■ Work to complete ■
Write out the whole listing word for word.

■ Information supplied ■
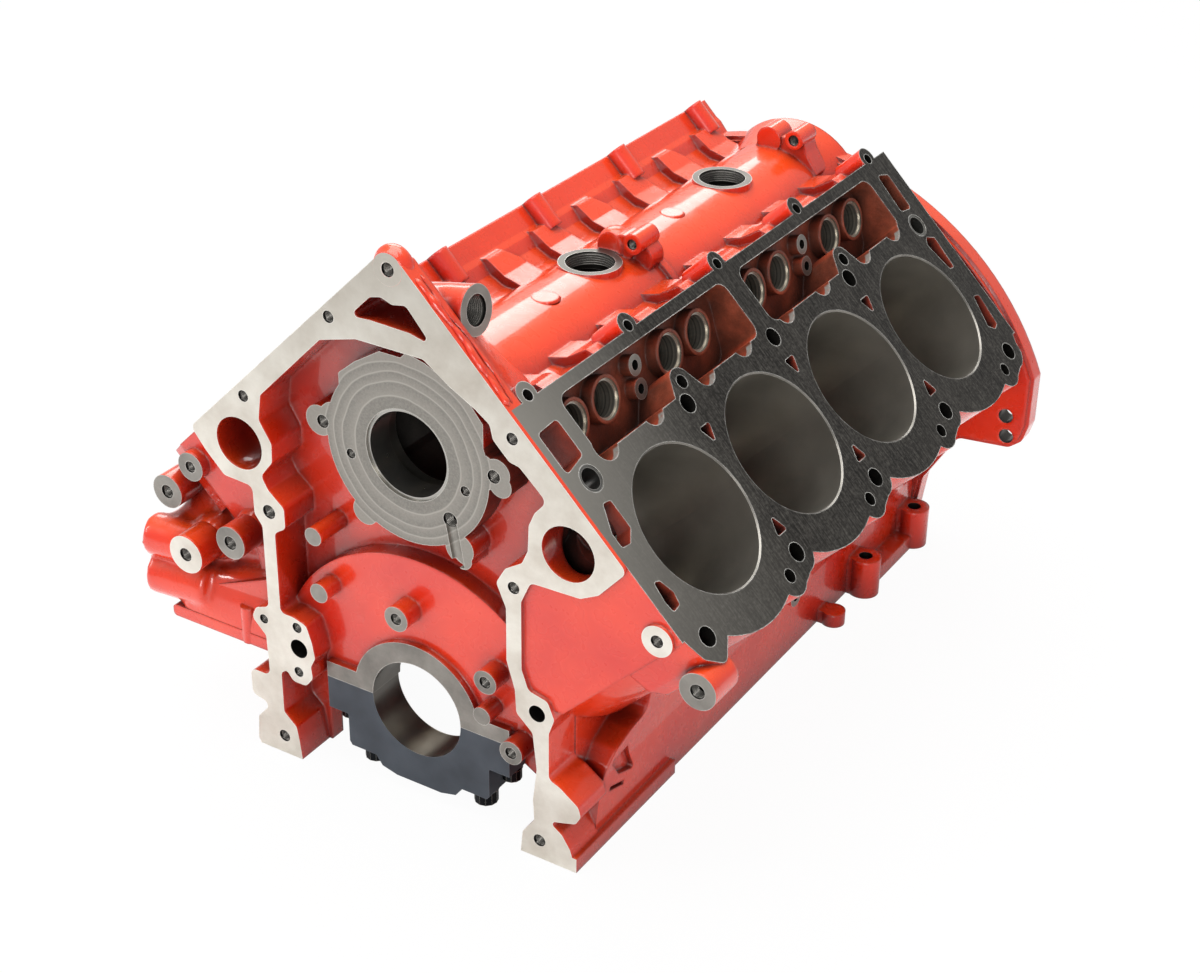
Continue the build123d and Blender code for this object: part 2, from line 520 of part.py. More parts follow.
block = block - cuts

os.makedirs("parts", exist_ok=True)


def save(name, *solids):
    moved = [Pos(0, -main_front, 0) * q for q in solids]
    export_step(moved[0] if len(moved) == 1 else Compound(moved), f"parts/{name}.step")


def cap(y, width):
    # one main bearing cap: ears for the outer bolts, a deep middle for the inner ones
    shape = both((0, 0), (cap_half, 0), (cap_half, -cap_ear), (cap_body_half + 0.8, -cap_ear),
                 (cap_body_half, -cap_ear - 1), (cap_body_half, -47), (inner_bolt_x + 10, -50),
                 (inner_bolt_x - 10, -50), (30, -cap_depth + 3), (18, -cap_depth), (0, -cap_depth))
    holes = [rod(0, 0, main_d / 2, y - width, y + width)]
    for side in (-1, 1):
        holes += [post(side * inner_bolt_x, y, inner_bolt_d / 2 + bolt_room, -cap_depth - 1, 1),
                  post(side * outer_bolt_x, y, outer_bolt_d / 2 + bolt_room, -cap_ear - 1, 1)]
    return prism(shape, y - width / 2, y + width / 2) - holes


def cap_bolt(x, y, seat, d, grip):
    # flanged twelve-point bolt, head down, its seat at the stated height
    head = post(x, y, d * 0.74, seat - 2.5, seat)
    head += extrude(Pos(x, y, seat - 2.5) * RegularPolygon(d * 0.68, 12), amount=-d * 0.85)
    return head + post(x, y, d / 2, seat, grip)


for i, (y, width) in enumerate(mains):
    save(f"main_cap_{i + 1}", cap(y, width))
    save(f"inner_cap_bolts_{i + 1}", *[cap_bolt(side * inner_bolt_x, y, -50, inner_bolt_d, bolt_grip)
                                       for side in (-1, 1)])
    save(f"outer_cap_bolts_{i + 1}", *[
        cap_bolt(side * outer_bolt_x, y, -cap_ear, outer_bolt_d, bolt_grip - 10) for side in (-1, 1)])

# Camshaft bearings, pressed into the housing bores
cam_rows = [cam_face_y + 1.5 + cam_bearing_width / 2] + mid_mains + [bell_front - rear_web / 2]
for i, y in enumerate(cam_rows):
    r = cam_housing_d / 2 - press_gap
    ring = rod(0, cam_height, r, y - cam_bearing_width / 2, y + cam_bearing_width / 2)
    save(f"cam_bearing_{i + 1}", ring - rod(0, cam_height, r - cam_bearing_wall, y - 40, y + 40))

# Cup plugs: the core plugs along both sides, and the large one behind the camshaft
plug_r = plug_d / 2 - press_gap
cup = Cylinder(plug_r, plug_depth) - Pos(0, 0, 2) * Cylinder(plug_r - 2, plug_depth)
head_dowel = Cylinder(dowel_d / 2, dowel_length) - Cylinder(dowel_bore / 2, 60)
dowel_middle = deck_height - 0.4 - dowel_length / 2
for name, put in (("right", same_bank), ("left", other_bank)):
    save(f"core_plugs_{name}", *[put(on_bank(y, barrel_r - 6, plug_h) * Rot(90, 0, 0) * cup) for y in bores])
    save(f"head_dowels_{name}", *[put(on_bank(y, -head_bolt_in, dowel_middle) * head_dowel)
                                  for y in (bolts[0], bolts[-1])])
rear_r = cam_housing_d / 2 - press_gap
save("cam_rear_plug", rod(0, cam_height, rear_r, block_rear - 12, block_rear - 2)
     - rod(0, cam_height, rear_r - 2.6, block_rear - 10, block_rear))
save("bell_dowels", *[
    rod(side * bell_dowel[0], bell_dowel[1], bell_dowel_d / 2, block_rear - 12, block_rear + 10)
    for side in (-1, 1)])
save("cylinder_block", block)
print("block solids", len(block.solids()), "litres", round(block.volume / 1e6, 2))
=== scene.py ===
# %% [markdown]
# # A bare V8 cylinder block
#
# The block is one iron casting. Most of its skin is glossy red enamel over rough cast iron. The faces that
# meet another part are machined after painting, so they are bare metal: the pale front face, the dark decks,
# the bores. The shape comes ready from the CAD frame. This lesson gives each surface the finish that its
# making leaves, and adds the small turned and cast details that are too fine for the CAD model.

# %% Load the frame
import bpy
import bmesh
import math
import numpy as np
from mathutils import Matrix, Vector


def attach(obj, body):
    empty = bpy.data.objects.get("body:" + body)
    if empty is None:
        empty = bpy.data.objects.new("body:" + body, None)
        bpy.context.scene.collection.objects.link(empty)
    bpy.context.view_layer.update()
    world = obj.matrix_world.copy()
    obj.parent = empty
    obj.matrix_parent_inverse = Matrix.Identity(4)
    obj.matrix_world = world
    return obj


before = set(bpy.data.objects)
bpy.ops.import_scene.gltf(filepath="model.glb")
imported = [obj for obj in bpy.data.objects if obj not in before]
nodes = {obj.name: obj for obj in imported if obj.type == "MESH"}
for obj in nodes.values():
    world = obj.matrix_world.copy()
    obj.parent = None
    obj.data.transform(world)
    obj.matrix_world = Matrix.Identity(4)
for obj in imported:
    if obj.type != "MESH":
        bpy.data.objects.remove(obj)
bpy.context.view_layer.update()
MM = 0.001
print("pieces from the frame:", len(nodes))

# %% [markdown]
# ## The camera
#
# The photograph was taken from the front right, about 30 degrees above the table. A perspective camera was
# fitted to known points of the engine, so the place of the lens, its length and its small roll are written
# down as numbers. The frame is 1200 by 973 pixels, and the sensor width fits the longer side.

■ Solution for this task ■
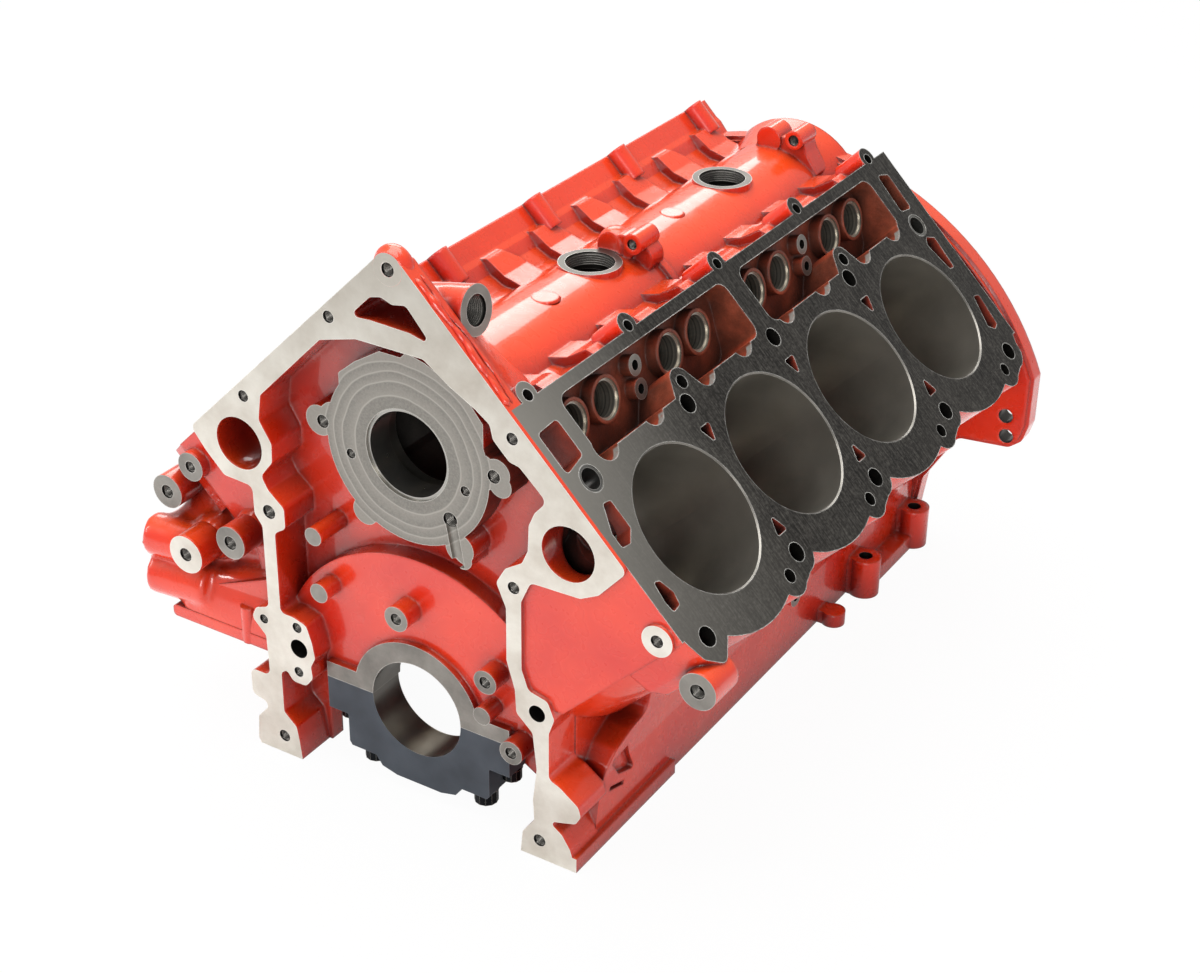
Continue the build123d and Blender code for this object: part 2, from line 520 of part.py. More parts follow.
block = block - cuts

os.makedirs("parts", exist_ok=True)


def save(name, *solids):
    moved = [Pos(0, -main_front, 0) * q for q in solids]
    export_step(moved[0] if len(moved) == 1 else Compound(moved), f"parts/{name}.step")


def cap(y, width):
    # one main bearing cap: ears for the outer bolts, a deep middle for the inner ones
    shape = both((0, 0), (cap_half, 0), (cap_half, -cap_ear), (cap_body_half + 0.8, -cap_ear),
                 (cap_body_half, -cap_ear - 1), (cap_body_half, -47), (inner_bolt_x + 10, -50),
                 (inner_bolt_x - 10, -50), (30, -cap_depth + 3), (18, -cap_depth), (0, -cap_depth))
    holes = [rod(0, 0, main_d / 2, y - width, y + width)]
    for side in (-1, 1):
        holes += [post(side * inner_bolt_x, y, inner_bolt_d / 2 + bolt_room, -cap_depth - 1, 1),
                  post(side * outer_bolt_x, y, outer_bolt_d / 2 + bolt_room, -cap_ear - 1, 1)]
    return prism(shape, y - width / 2, y + width / 2) - holes


def cap_bolt(x, y, seat, d, grip):
    # flanged twelve-point bolt, head down, its seat at the stated height
    head = post(x, y, d * 0.74, seat - 2.5, seat)
    head += extrude(Pos(x, y, seat - 2.5) * RegularPolygon(d * 0.68, 12), amount=-d * 0.85)
    return head + post(x, y, d / 2, seat, grip)


for i, (y, width) in enumerate(mains):
    save(f"main_cap_{i + 1}", cap(y, width))
    save(f"inner_cap_bolts_{i + 1}", *[cap_bolt(side * inner_bolt_x, y, -50, inner_bolt_d, bolt_grip)
                                       for side in (-1, 1)])
    save(f"outer_cap_bolts_{i + 1}", *[
        cap_bolt(side * outer_bolt_x, y, -cap_ear, outer_bolt_d, bolt_grip - 10) for side in (-1, 1)])

# Camshaft bearings, pressed into the housing bores
cam_rows = [cam_face_y + 1.5 + cam_bearing_width / 2] + mid_mains + [bell_front - rear_web / 2]
for i, y in enumerate(cam_rows):
    r = cam_housing_d / 2 - press_gap
    ring = rod(0, cam_height, r, y - cam_bearing_width / 2, y + cam_bearing_width / 2)
    save(f"cam_bearing_{i + 1}", ring - rod(0, cam_height, r - cam_bearing_wall, y - 40, y + 40))

# Cup plugs: the core plugs along both sides, and the large one behind the camshaft
plug_r = plug_d / 2 - press_gap
cup = Cylinder(plug_r, plug_depth) - Pos(0, 0, 2) * Cylinder(plug_r - 2, plug_depth)
head_dowel = Cylinder(dowel_d / 2, dowel_length) - Cylinder(dowel_bore / 2, 60)
dowel_middle = deck_height - 0.4 - dowel_length / 2
for name, put in (("right", same_bank), ("left", other_bank)):
    save(f"core_plugs_{name}", *[put(on_bank(y, barrel_r - 6, plug_h) * Rot(90, 0, 0) * cup) for y in bores])
    save(f"head_dowels_{name}", *[put(on_bank(y, -head_bolt_in, dowel_middle) * head_dowel)
                                  for y in (bolts[0], bolts[-1])])
rear_r = cam_housing_d / 2 - press_gap
save("cam_rear_plug", rod(0, cam_height, rear_r, block_rear - 12, block_rear - 2)
     - rod(0, cam_height, rear_r - 2.6, block_rear - 10, block_rear))
save("bell_dowels", *[
    rod(side * bell_dowel[0], bell_dowel[1], bell_dowel_d / 2, block_rear - 12, block_rear + 10)
    for side in (-1, 1)])
save("cylinder_block", block)
print("block solids", len(block.solids()), "litres", round(block.volume / 1e6, 2))
=== scene.py ===
# %% [markdown]
# # A bare V8 cylinder block
#
# The block is one iron casting. Most of its skin is glossy red enamel over rough cast iron. The faces that
# meet another part are machined after painting, so they are bare metal: the pale front face, the dark decks,
# the bores. The shape comes ready from the CAD frame. This lesson gives each surface the finish that its
# making leaves, and adds the small turned and cast details that are too fine for the CAD model.

# %% Load the frame
import bpy
import bmesh
import math
import numpy as np
from mathutils import Matrix, Vector


def attach(obj, body):
    empty = bpy.data.objects.get("body:" + body)
    if empty is None:
        empty = bpy.data.objects.new("body:" + body, None)
        bpy.context.scene.collection.objects.link(empty)
    bpy.context.view_layer.update()
    world = obj.matrix_world.copy()
    obj.parent = empty
    obj.matrix_parent_inverse = Matrix.Identity(4)
    obj.matrix_world = world
    return obj


before = set(bpy.data.objects)
bpy.ops.import_scene.gltf(filepath="model.glb")
imported = [obj for obj in bpy.data.objects if obj not in before]
nodes = {obj.name: obj for obj in imported if obj.type == "MESH"}
for obj in nodes.values():
    world = obj.matrix_world.copy()
    obj.parent = None
    obj.data.transform(world)
    obj.matrix_world = Matrix.Identity(4)
for obj in imported:
    if obj.type != "MESH":
        bpy.data.objects.remove(obj)
bpy.context.view_layer.update()
MM = 0.001
print("pieces from the frame:", len(nodes))

# %% [markdown]
# ## The camera
#
# The photograph was taken from the front right, about 30 degrees above the table. A perspective camera was
# fitted to known points of the engine, so the place of the lens, its length and its small roll are written
# down as numbers. The frame is 1200 by 973 pixels, and the sensor width fits the longer side.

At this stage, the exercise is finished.